Senator Robichaud: I am not looking at by-products because you have to find useful ways to somehow dispose of them, and get some return. However, it has been said that because a lot of corn was being diverted to ethanol processing plants, that the price of corn has increased.

Mr. Geddes: That is absolutely true and thank goodness. Otherwise we would not be producing a lot of grain at the prices we were at five or six or seven years ago in Western Canada. It is not because the price of corn is so high that people are going hungry. As you raise the price of food products or commercially grown farm products, that allows those countries that are dependent on imports from North America or other parts of the world to build their own agricultural systems because they can afford to do that. It is not as simple as saying the corn that went into ethanol should have gone into a cow, pig, chicken or someone's tortilla. How do you make sure the global food balance is right? How does sub- Saharan Africa feed itself? It is not with U.S. corn. Part of the conversation is that we need to be sure we do not lose as we have this discussion about what should farmers be able to do with what they produce. If they want to sell it to make ethanol and that makes them the most money, I am on their side to do that. If we want to do development in sub-Saharan Africa where the population growth is some of the most rapid in the world, do we do it by feeding them from North America? I do not think so. We do it by creating global agricultural structures that allow the prices to be such that a farmer in sub-Saharan Africa can be rewarded for growing his own food.
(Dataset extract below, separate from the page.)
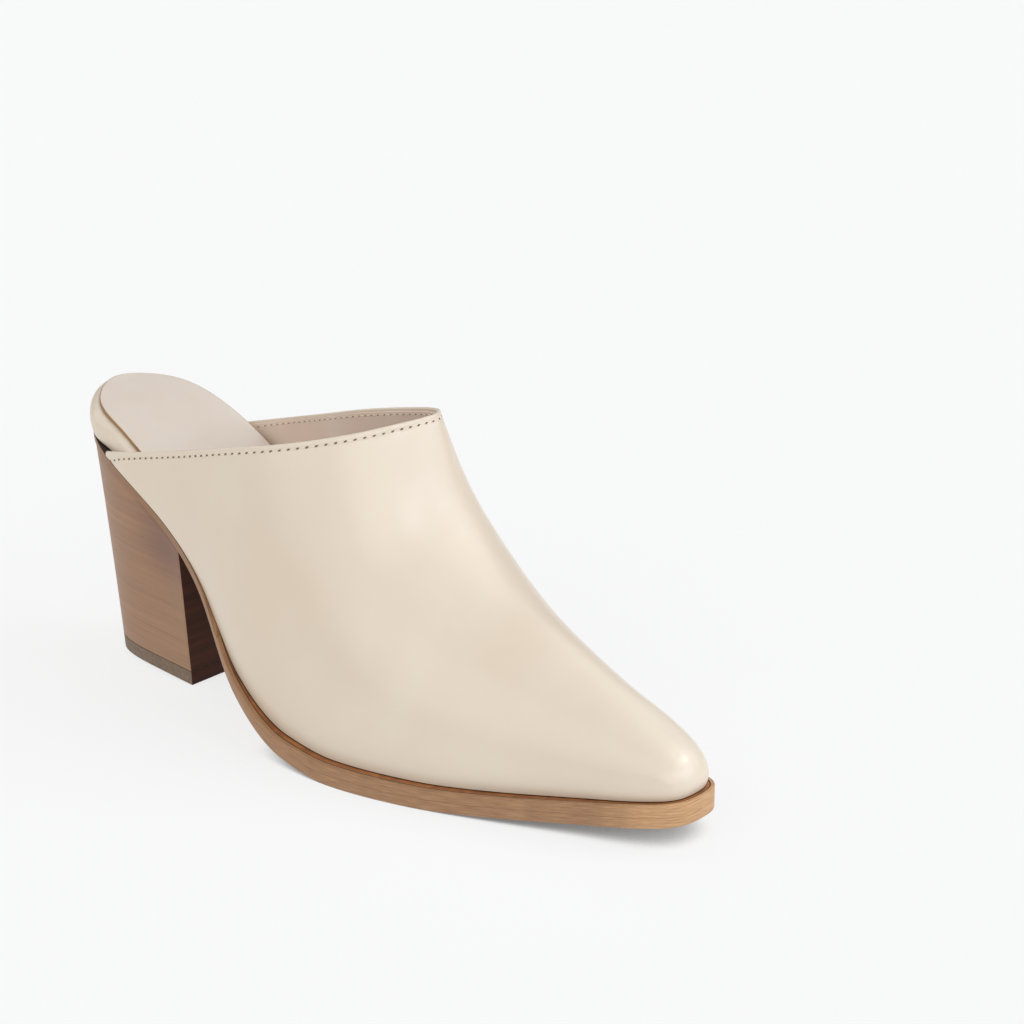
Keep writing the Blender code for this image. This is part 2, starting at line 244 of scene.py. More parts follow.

Senator Robichaud: We could have a long discussion on that. It was brought to my attention that the local farmers over there could not live with what they produce because there was importation of subsidized —

Mr. Geddes: Grain from North America is coming in there and driving down the price of their commodities.

Senator Robichaud: They were all shutting down. However, that is for another day.

The Chair: Thank you for sharing your visions, thoughts and some recommendations to the committee. On this, honourable senators, I declare the meeting adjourned.